# Duocast tone seems off



## Peddler (May 12, 2021)

Hello fellow builders. I just finished the Duocast and it doesn’t seem to sound like what I expected. It is very bright with more treble than my rangemaster. Otherwise, it works like it should.

I used an Ac128 with 80 HFE, and checked the cap values. It all seems correct. Does anyone have any ideas or bias voltages that I can check? I also confirm my resistors with a DMM to be safe when building.

Thanks for your insights!


----------



## JamieJ (May 12, 2021)

How have you got the low cut knob set? Mine is almost completely off.


----------



## Peddler (May 12, 2021)

JamieJ said:


> How have you got the low cut knob set? Mine is almost completely off.


I have the low cut off completely, but it is still pretty bright.


----------



## Cucurbitam0schata (May 12, 2021)

Dumb question, but worth asking - was your IC in when trying out the pedal?


----------



## Peddler (May 12, 2021)

Cucurbitam0schata said:


> Dumb question, but worth asking - was your IC in when trying out the pedal?


I am still waiting for the IC to arrive, so at this point I have only tried the pedal at 9V. The IC is a charge pump for 24V when the switch is toggled.

I tried the pedal out of the enclosure today and there was no difference. I’ll try to clean it with rubbing alcohol and see if that helps.


----------



## music6000 (May 12, 2021)

Peddler said:


> I am still waiting for the IC to arrive, so at this point I have only tried the pedal at 9V. The IC is a charge pump for 24V when the switch is toggled.
> 
> I tried the pedal out of the enclosure today and there was no difference. I’ll try to clean it with rubbing alcohol and see if that helps.


I can get Low Cut to where I like it @ 8.00 to 9.00 O'Clock so nearly at minimum.
There is definately room for improvement on this Low Cut Control!
Can you hear the Bass coming in when you you get to thee last 1/4 of a turn CCW.
If not there maybe another issue, If yes you could try upping C5 value to something like 680nf & see if that brings the pot back to within the range you want.


----------



## Peddler (May 12, 2021)

I scraped between all of the solder points with a knife and splayed down the pcb with electrical parts cleaner.

Does the standard duocast cut a lot of bass in peoples’ experience? Maybe my expectations were off.


----------



## Peddler (May 12, 2021)

music6000 said:


> I can get Low Cut to where I like it @ 8.00 to 9.00 O'Clock so nearly at minimum.
> There is definately room for improvement on this Low Cut Control!
> Can you hear the Bass coming in when you you get to thee last 1/4 of a turn CCW.
> If not there maybe another issue, If yes you could try upping C5 value to something like 680nf & see if that brings the pot back to within the range you want.

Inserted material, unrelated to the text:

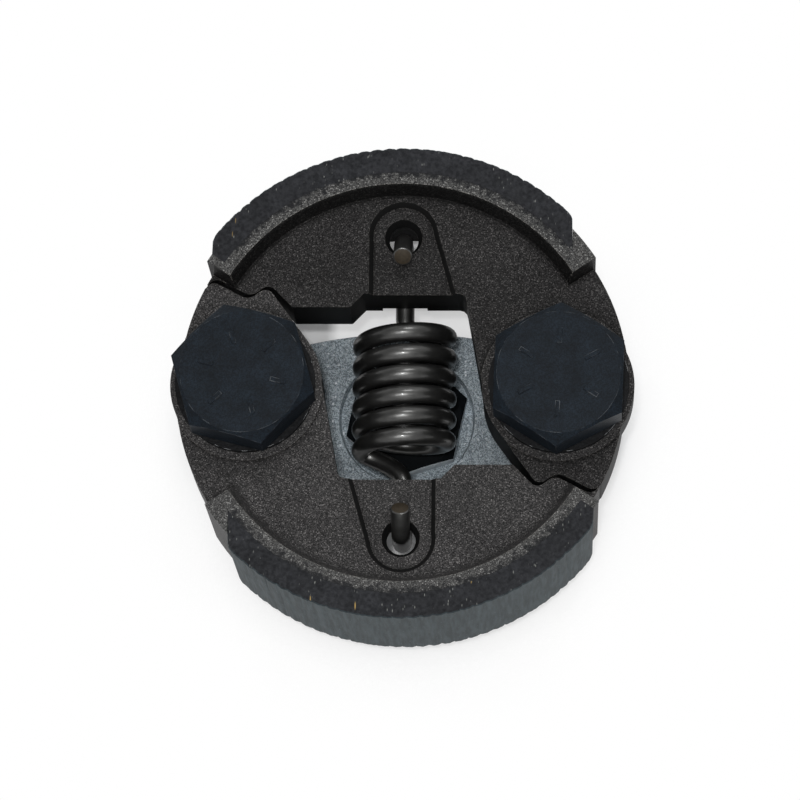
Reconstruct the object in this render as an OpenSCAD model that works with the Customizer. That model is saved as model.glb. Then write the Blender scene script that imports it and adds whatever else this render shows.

I may try to swap C5. That is a good idea. It looks like C1 could have a similar effect, but my circuit knowledge is n00b.


----------



## music6000 (May 13, 2021)

Peddler said:


> I may try to swap C5. That is a good idea. It looks like C1 could have a similar effect, but my circuit knowledge is n00b.


I just jumpered a 330nf giving me 660nf at C5 & had to turn the Low Cut knob CW to 11.00 OClock for the same setting I normally use it at 8.00 to 9.00 so it works!
It could be your AC128 is giving you a harsher sound?


----------



## Peddler (May 13, 2021)

Solved.

The AC128 was bad, resulting an a tone that lacked treble and was low on gain. I learned the hard way that I should socket Ge Transistors. Another AC128 that I had on had fixed it and now the tone is glorious. It is largely transparent with gain increasing the saturation and adding some breakup. I used a 60hfe Transistor, so there is likely fatter and more wild fuzz available with a higher gain one.
Thanks for the troubleshooting help!


----------



## JamieJ (May 18, 2021)

Peddler said:


> Solved.
> 
> The AC128 was bad, resulting an a tone that lacked treble and was low on gain. I learned the hard way that I should socket Ge Transistors. Another AC128 that I had on had fixed it and now the tone is glorious. It is largely transparent with gain increasing the saturation and adding some breakup. I used a 60hfe Transistor, so there is likely fatter and more wild fuzz available with a higher gain one.
> Thanks for the troubleshooting help!


Glad to hear you sorted it!


----------



## fig (May 18, 2021)

That's great!



Peddler said:


> I used an Ac128 with 80 HFE





Peddler said:


> The AC128 was bad


Did you use a transistor tester to determine this?


----------



## Peddler (Jun 6, 2021)

To test hfe I have a small breadboarded circuit according to RG Keen’s fuzz face article that you can find online.

I decided the transistor was bad when a replacement worked.

One very interesting trait of this pedal is that it requires some warm up time. It will also still work and slowly fades out when power removed. I assume this is due to using some higher voltage capacitors based on what I could source. They seem to need a little time to charge up when my One Spot is first plugged in.


----------